* _Raw data_
********

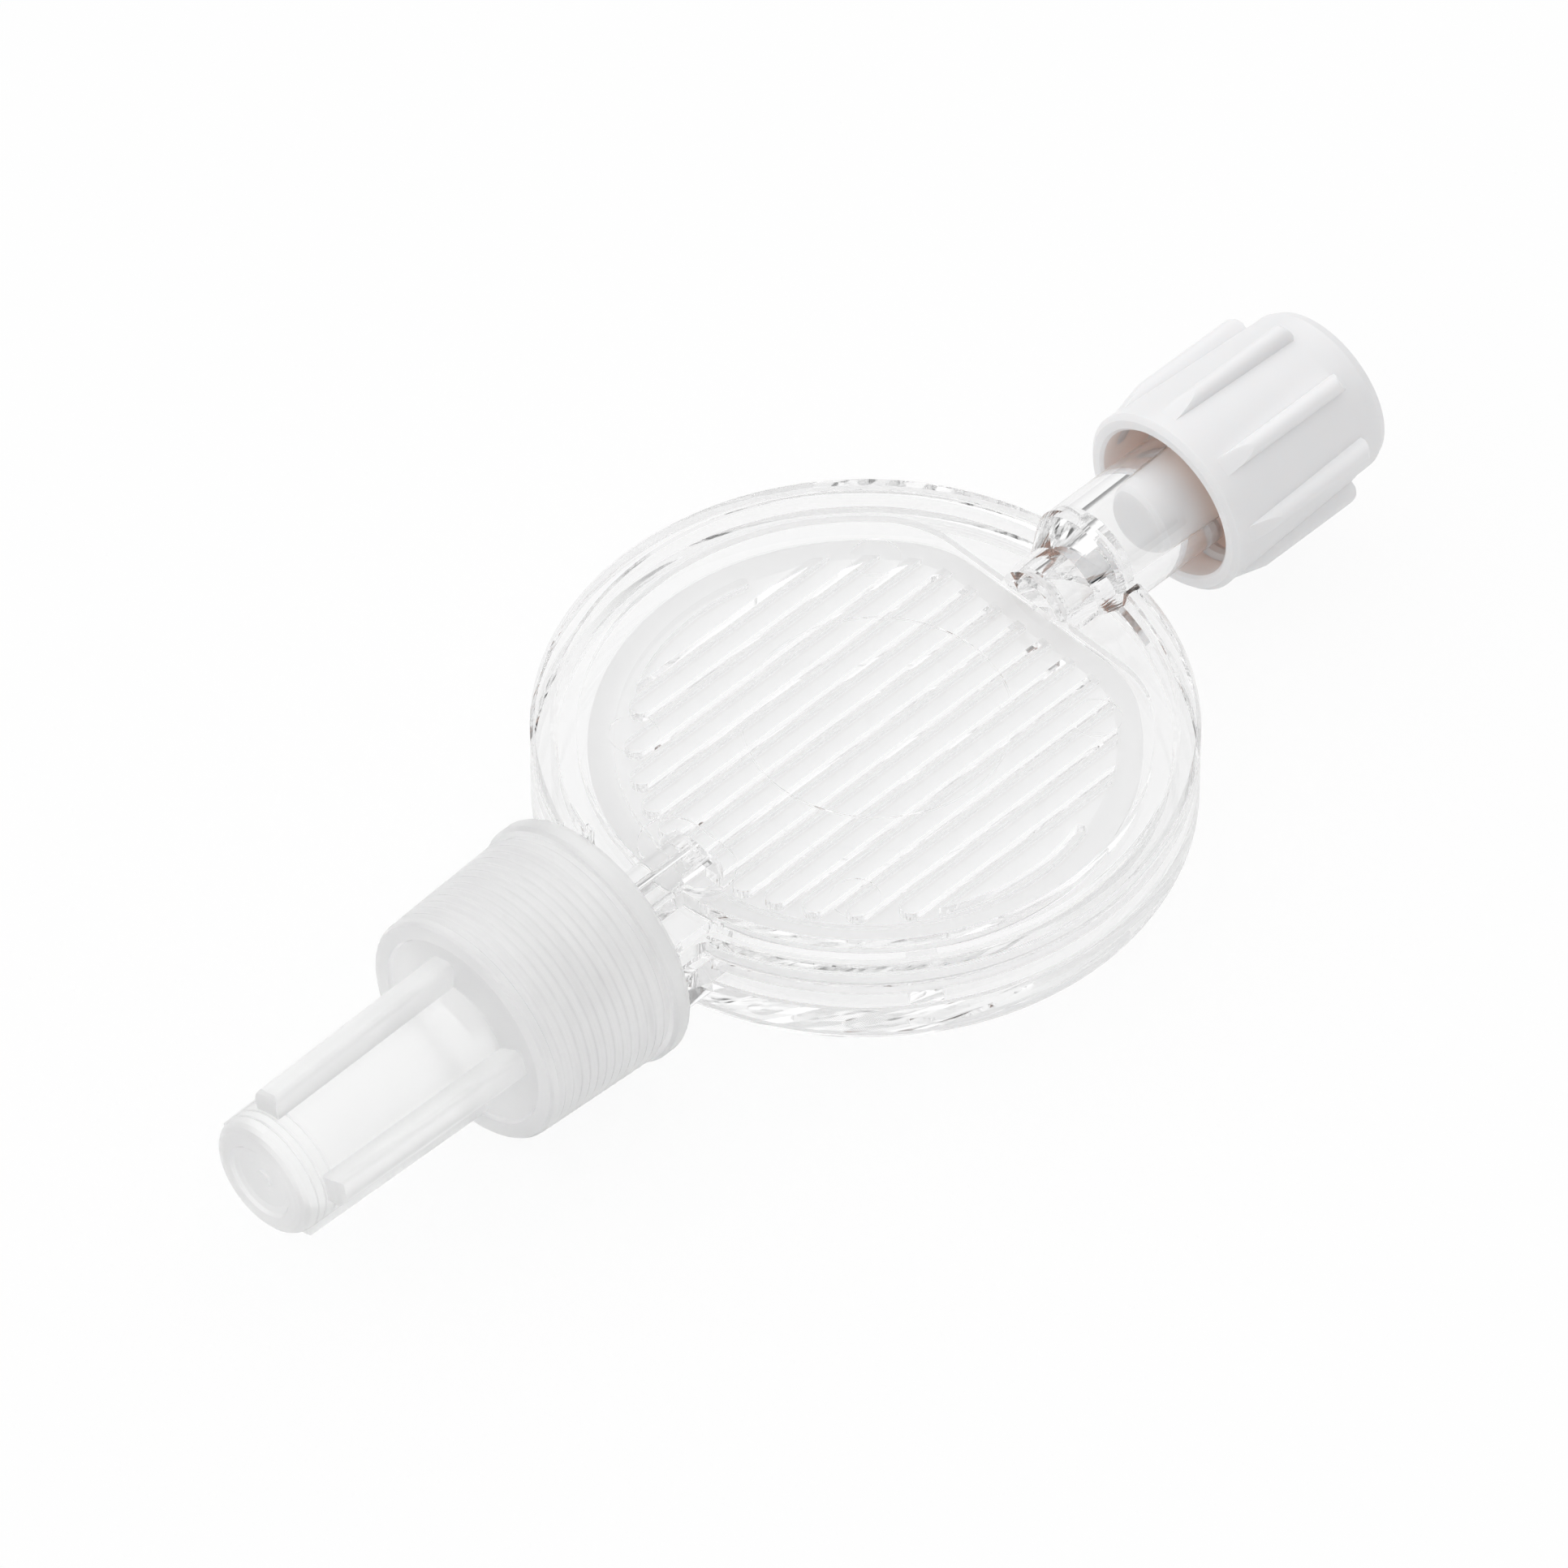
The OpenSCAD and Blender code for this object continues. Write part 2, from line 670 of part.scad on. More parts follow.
module closing_plug() {
    tip_r = luer_female_d / 2 - (hub_end_x - plug_tip_x) * luer_taper / 2 - fit_clearance;
    cone_l = plug_end_x - plug_floor_t - plug_tip_x;
    color("white") {
        turned([[plug_tip_x, 0], [plug_tip_x, tip_r - 0.2], [plug_tip_x + 0.2, tip_r],
                [plug_end_x - plug_floor_t, tip_r + cone_l * luer_taper / 2],
                [plug_end_x - plug_floor_t, plug_bore_r], [plug_mouth_x + 0.15, plug_bore_r],
                [plug_mouth_x, plug_bore_r + 0.15], [plug_mouth_x, plug_mouth_r - 0.25],
                [plug_mouth_x + 0.25, plug_mouth_r], [plug_end_x - plug_band_l, plug_end_r],
                [plug_end_x - plug_band_l, plug_end_r - 0.06], [plug_end_x - plug_round, plug_end_r - 0.1],
                [plug_end_x - 0.3 * plug_round, plug_end_r - 0.1 - 0.3 * plug_round],
                [plug_end_x, plug_end_r - plug_round], [plug_end_x, 0]], inlet_z);
        grip_ribs();
    }
}

// ---- protective cap ----

// Outer profile of the skirt with its grip rings, as [distance, radius] points.
function ringed_skirt(x0, x1, r0, r1) = [
    for (k = [0 : grip_rings - 1])
        for (s = [0, 0.35, 0.5, 0.85])
            let (t = (k + s) / grip_rings)
                [x0 + t * (x1 - x0), r0 + t * (r1 - r0) - (s == 0 || s == 0.85 ? grip_depth : 0)]
];

// Outer profile of the bare end of the nose with its fine rings, as [distance, radius] points.
function nose_ring_points() = [
    for (d = nose_rings)
        for (s = [[-0.07, 0], [-0.02, 1], [0.07, 0]])
            let (x = nose_tip_x - d + s[0])
                [x, nose_base_d / 2 - nose_slope * (x - nose_base_x) - s[1] * nose_ring_depth]
];

// Section of one rib on the nose: a radial bar with rounded corners.
module nose_rib_section() {
    crest_r = nose_base_d / 2 + nose_rib_h;
    translate([0, -nose_rib_w / 2])
        square([crest_r - nose_rib_round, nose_rib_w]);
    translate([0, nose_rib_round - nose_rib_w / 2])
        square([crest_r, nose_rib_w - 2 * nose_rib_round]);
    for (side = [-1, 1])
        translate([crest_r - nose_rib_round, side * (nose_rib_w / 2 - nose_rib_round)])
            circle(nose_rib_round, $fn = 32);
}

// Ribs on the nose, which lean towards its axis and end short of the tip.
module nose_ribs() {
    end_x = nose_tip_x - nose_bare_l;
    end_r = nose_base_d / 2 - nose_slope * (end_x - nose_base_x) + nose_rib_end_h;
    lean = atan((nose_base_d / 2 + nose_rib_h - end_r) / (end_x - nose_base_x));
    intersection() {
        for (k = [0 : nose_ribs - 1])
            translate([-cap_front_x, 0, outlet_z])
                rotate([nose_rib_turn + k * 360 / nose_ribs, 0, 0])
                    rotate([0, -90 - lean, 0])
                        linear_extrude(nose_l)
                            nose_rib_section();
        turned([[cap_front_x - overlap, 0], [cap_front_x - overlap, cap_bore_r], [end_x - 0.4, cap_bore_r],
                [end_x - 0.4, end_r + overlap], [end_x - 0.12, end_r - 0.12], [end_x, end_r - 0.4],
                [end_x, 0]], outlet_z, -1);
    }
}

module protective_cap() {
    flange_end_x = cap_back_x + cap_flange_l;
    flange_r = cap_skirt_r + cap_flange_h;
    front_edge_x = cap_front_x - 0.45;
    recess_x = cap_front_x - cap_recess;
    recess_r = cap_front_r - 0.14 - cap_lip_w;
    web_x = recess_x - cap_web_t;
    nose_bore_tip_r = luer_male_d / 2 - luer_taper / 2 + fit_clearance;
    nose_bore_l = luer_tip_x + 1 - collar_back_x;
    color("gainsboro")
        difference() {
            union() {
                turned(concat(
                    [[cap_back_x, cap_bore_r], [cap_back_x, flange_r - 0.3], [cap_back_x + 0.1, flange_r - 0.1],
                     [cap_back_x + 0.3, flange_r], [flange_end_x - 0.2, flange_r],
                     [flange_end_x, flange_r - 0.15], [flange_end_x, cap_skirt_r - 0.2],
                     [flange_end_x + 0.3, cap_skirt_r - 0.2]],
                    ringed_skirt(flange_end_x + 0.4, front_edge_x, cap_skirt_r, cap_front_r),
                    [[front_edge_x, cap_front_r], [cap_front_x - 0.15, cap_front_r - 0.04],
                     [cap_front_x, cap_front_r - 0.14], [cap_front_x, recess_r + 0.05],
                     [recess_x, recess_r - 0.05], [nose_base_x, nose_base_d / 2]],
                    nose_ring_points(),
                    [[nose_tip_x - nose_round, nose_tip_d / 2],
                     [nose_tip_x - 0.6 * nose_round, nose_tip_d / 2 - 0.08 * nose_round],
                     [nose_tip_x - 0.29 * nose_round, nose_tip_d / 2 - 0.29 * nose_round],
                     [nose_tip_x - 0.08 * nose_round, nose_tip_d / 2 - 0.6 * nose_round],
                     [nose_tip_x, nose_tip_d / 2 - nose_round], [nose_tip_x, tip_recess_d / 2 + 0.05],
                     [nose_tip_x - 0.5 * tip_recess_depth, tip_recess_d / 2 - 0.08],
                     [nose_tip_x - 0.85 * tip_recess_depth, tip_recess_d / 2 - 0.35],
                     [nose_tip_x - tip_recess_depth, tip_recess_d / 2 - 0.9],
                     [nose_tip_x - tip_recess_depth, gate_r], [nose_tip_x - tip_recess_depth + 0.08, gate_r],
                     [nose_tip_x - tip_recess_depth + 0.08, 0], [web_x, 0], [web_x, cap_bore_r]]),
                    outlet_z, -1);
                nose_ribs();
            }
            bar_x(-luer_tip_x - 1, -web_x + overlap, nose_bore_tip_r,
                  nose_bore_tip_r + (luer_tip_x + 1 - web_x + overlap) * luer_taper / 2, outlet_z);
        }
}

upper_housing();
lower_housing();
membrane();
closing_plug();
protective_cap();
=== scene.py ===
"""In-line disc filter with luer ports: finishes, fine details and studio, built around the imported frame."""

import logging
import math
from dataclasses import dataclass
from enum import Enum

import bpy
from mathutils import Matrix, Vector


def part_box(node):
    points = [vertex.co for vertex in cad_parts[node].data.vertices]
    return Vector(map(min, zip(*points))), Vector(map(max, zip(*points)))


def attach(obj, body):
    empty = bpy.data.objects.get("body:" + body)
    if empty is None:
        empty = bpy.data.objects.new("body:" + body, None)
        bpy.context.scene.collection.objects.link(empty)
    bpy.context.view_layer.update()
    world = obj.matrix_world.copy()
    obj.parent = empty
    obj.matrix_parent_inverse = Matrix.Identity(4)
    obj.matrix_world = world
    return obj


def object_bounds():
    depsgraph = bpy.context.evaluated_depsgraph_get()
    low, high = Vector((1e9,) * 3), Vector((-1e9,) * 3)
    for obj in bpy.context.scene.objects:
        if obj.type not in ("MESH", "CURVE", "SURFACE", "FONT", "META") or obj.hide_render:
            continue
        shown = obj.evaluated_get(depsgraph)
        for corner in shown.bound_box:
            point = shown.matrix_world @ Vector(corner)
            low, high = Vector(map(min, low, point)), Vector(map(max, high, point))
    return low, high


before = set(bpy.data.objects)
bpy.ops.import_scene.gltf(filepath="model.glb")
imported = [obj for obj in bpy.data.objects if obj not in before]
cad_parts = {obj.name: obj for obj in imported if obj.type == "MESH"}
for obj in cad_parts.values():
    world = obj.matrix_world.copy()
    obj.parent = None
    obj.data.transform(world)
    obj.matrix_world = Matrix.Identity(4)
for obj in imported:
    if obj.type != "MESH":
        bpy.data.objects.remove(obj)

CAD_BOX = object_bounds()
MM = 0.001
WHITE = (1.0, 1.0, 1.0, 1.0)

log = logging.getLogger("disc_filter")


# ---------------------------------------------------------------- nodes and colours


def linear(code: str) -> tuple[float, float, float, float]:
    """Turns an sRGB hex colour into linear RGBA.

    Args:
        code: Six hex digits with a leading #, such as "#f2f2f0".

    Returns:
        Red, green, blue and an alpha of 1, ready for a colour socket.
    """
    shares = (int(code[i : i + 2], 16) / 255 for i in (1, 3, 5))
    red, green, blue = (s / 12.92 if s <= 0.04045 else ((s + 0.055) / 1.055) ** 2.4 for s in shares)
    return red, green, blue, 1.0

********

* _What is required_
Nothing beyond the lines starting at the line containing "bar_x(-luer_tip_x - 1, -web_x" and ending at the line containing "if empty is" is to be reproduced; reproduce those lines exactly, both ends included.

* _Answer to the task_
            bar_x(-luer_tip_x - 1, -web_x + overlap, nose_bore_tip_r,
                  nose_bore_tip_r + (luer_tip_x + 1 - web_x + overlap) * luer_taper / 2, outlet_z);
        }
}

upper_housing();
lower_housing();
membrane();
closing_plug();
protective_cap();
=== scene.py ===
"""In-line disc filter with luer ports: finishes, fine details and studio, built around the imported frame."""

import logging
import math
from dataclasses import dataclass
from enum import Enum

import bpy
from mathutils import Matrix, Vector


def part_box(node):
    points = [vertex.co for vertex in cad_parts[node].data.vertices]
    return Vector(map(min, zip(*points))), Vector(map(max, zip(*points)))


def attach(obj, body):
    empty = bpy.data.objects.get("body:" + body)
    if empty is None:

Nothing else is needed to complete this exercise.